Si queremos evitar el calentamiento global y que en el futuro pueda existir un planeta sostenible, no queda más remedio que cambiar el modelo de desarrollo. Y eso es harina de otro costal. Si algún líder político se atreviera a tomar las medidas necesarias que realmente pudieran evitar el deterioro medioambiental, perdería el poder al día siguiente. Desestabilizaría el sistema. Posiblemente ni siquiera lo votarían los más fieles creyentes a la nueva religión verde que está de moda.

Hasta la fecha nadie sabe cómo compaginar el reto de satisfacer las necesidades básicas de 8000 millones de personas sin destruir el medio ambiente, dado que casi un 60%, unos 4500 millones, no las tienen cubiertas.

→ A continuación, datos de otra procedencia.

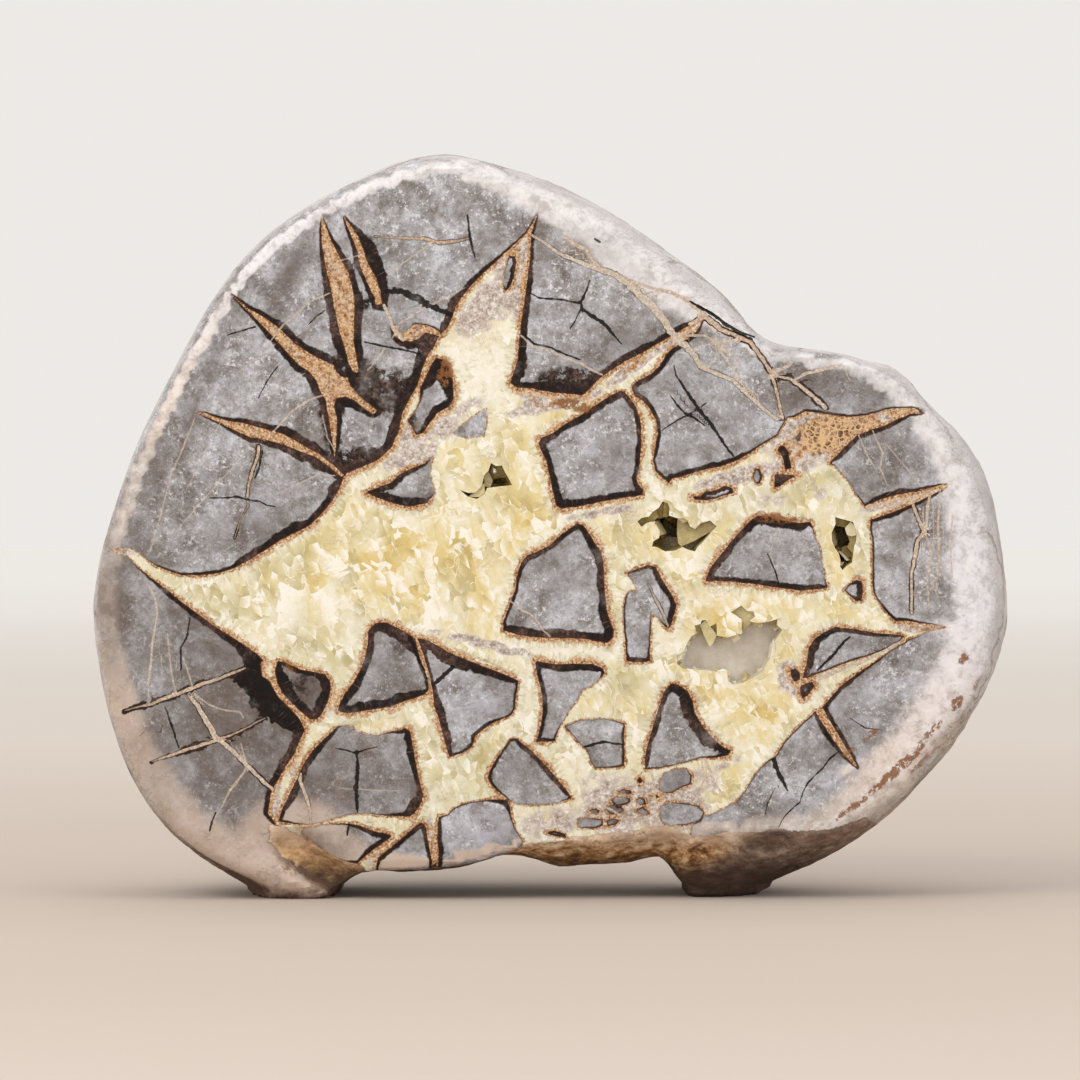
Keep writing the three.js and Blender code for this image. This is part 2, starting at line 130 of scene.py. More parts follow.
# Cracks that aragonite filled, which run into the limestone from the calcite
spikes = [
    [
        (-45.6, 136, 0), (-45.7, 133, 0.3), (-45.6, 130, 0.5), (-44.8, 125, 0.9), (-43.8, 121, 1.3),
        (-43.2, 117.5, 1.5), (-42, 112, 1.6), (-41, 109, 1.5), (-40.2, 106, 1.2), (-39.4, 104.2, 1),
        (-38.3, 104.2, 1), (-38.6, 106.5, 1.2), (-39.3, 110, 1.4), (-39.2, 114, 1.5), (-39.1, 118.5, 1.6),
        (-39.6, 121, 1.5), (-40.3, 124, 1.4), (-42, 127, 1.1), (-43.8, 130.5, 0.6), (-45.1, 134, 0.2),
    ],
    [
        (-41.4, 136, 0), (-41, 134.5, 0.3), (-39.5, 131, 0.6), (-38.6, 128.5, 0.8), (-38, 125.5, 0.9),
        (-36.5, 122, 0.9), (-35, 119, 0.9), (-34.8, 117.6, 0.8), (-33.6, 117.8, 1.2), (-34, 120.5, 1.7),
        (-34.8, 123, 2.1), (-36.5, 126, 2.4), (-37.5, 129, 2.1), (-38.5, 131.5, 1.2), (-40.5, 134.3, 0.4),
    ],
    [
        (-64.5, 120.3, 0), (-63, 119.2, 0.3), (-60.5, 117, 0.6), (-57, 115, 0.8), (-54, 112.8, 1.3),
        (-51, 109.8, 1.5), (-48, 107.8, 1.5), (-45, 106.3, 1.4), (-43.3, 105.6, 1.2), (-42.8, 104.3, 1.2),
        (-41.8, 103.3, 1.2), (-40.5, 103, 1.6), (-40, 101.5, 1.8), (-38.5, 99.8, 1.8), (-36.8, 98.2, 1.2),
        (-34.5, 96.4, 0.8), (-35.5, 95.8, 0.8), (-37, 96.8, 1), (-39, 98.5, 1.4), (-41, 99.3, 2),
        (-42.8, 99, 1.8), (-43.2, 97.5, 1.2), (-42.6, 94.5, 0.9), (-42.7, 92, 0.7), (-42.9, 88, 0.5),
        (-43.1, 87.2, 0.5), (-43.6, 91, 0.8), (-44.2, 95, 1.2), (-44.8, 98.5, 1.4), (-46, 100.5, 1.3),
        (-46.7, 102.5, 1.3), (-48, 104.2, 1.3), (-50, 105.5, 1.3), (-52, 107.5, 1.3), (-54, 109.8, 1.1),
        (-57, 113, 0.7), (-60, 116, 0.5), (-63, 118.8, 0.2),
    ],
    [
        (-72, 96.6, 0), (-69, 96, 0.2), (-66.5, 95, 0.4), (-64, 94.3, 0.6), (-61.5, 94, 0.9),
        (-59, 93.3, 1.1), (-56, 92.5, 1.3), (-53.5, 91.8, 1.5), (-51, 90.5, 1.5), (-48.5, 89, 1.5),
        (-46.5, 88, 1.4), (-44.5, 86.5, 1.2), (-42.5, 84.8, 1), (-41.2, 83.6, 1), (-41.6, 83.2, 1.2),
        (-44.7, 85.7, 1.4), (-47, 87.3, 1.6), (-49, 88, 1.6), (-51.5, 89, 1.4), (-54, 89.9, 1.2),
        (-57, 90.7, 1.1), (-60, 91.2, 1), (-62.5, 92.3, 0.7), (-65, 93.5, 0.4), (-67, 94.5, 0.3),
        (-70.5, 95.9, 0.1),
    ],
    [
        (-31.7, 113.3, 0.2), (-31, 111.3, 0.6), (-29.7, 110.6, 1), (-28, 110.3, 1.3), (-26.3, 110.9, 1.8),
        (-25, 112.1, 1.8), (-23.3, 111.7, 1.5), (-21.5, 111.3, 0.4), (-22.7, 112.7, 0.3), (-25, 113.6, 0.2),
        (-27, 113.8, 0.2), (-28.1, 112.9, 0.1), (-29.3, 111.9, 0.1), (-30.3, 112.3, 0.1), (-30.9, 113.6, 0.1),
    ],
    [
        (53, 36.4, 0.7), (54.6, 36.9, 0.7), (56, 34.3, 0.8), (57.6, 31.7, 0.9), (59.2, 29, 0.8),
        (60.4, 27.1, 0.6), (61.6, 25, 0.2), (60.8, 25.6, 0.2), (58.9, 27.6, 0.6), (57.3, 29.8, 0.8),
        (55.4, 32.6, 0.9),
    ],
]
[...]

En un reciente artículo publicado en El País el 15 de noviembre podemos leer que “según los expertos, el modo y calidad de vida europeos (de los países ricos) empezando por el sistema de pensiones y de cobertura sanitaria, no se sostiene con la actual pirámide demográfica invertida”, es decir, en los países desarrollados porque cada vez son más las personas mayores y menos los jóvenes, y en los países en vías de desarrollo porque no podrán alcanzar nuestro actual nivel de bienestar, debido a que se lo impide su excesivo crecimiento demográfico.

De ahí que nuestro ínclito y demagogo presidente Pedro Sánchez, asombrara a los asistentes de la reciente Cumbre del Clima de Egipto, cuando les dijo que la solución es pasar de una vez por todas de las palabras a los hechos. El gran Edward Gibbon, escribió “La caída de Roma fue el efecto natural de la grandeza desmesurada. La prosperidad maduró el proceso de putrefacción…, su ruina fue un ejemplo de que nunca permanecen las grandes creaciones humanas”. Sic transit gloria mundi.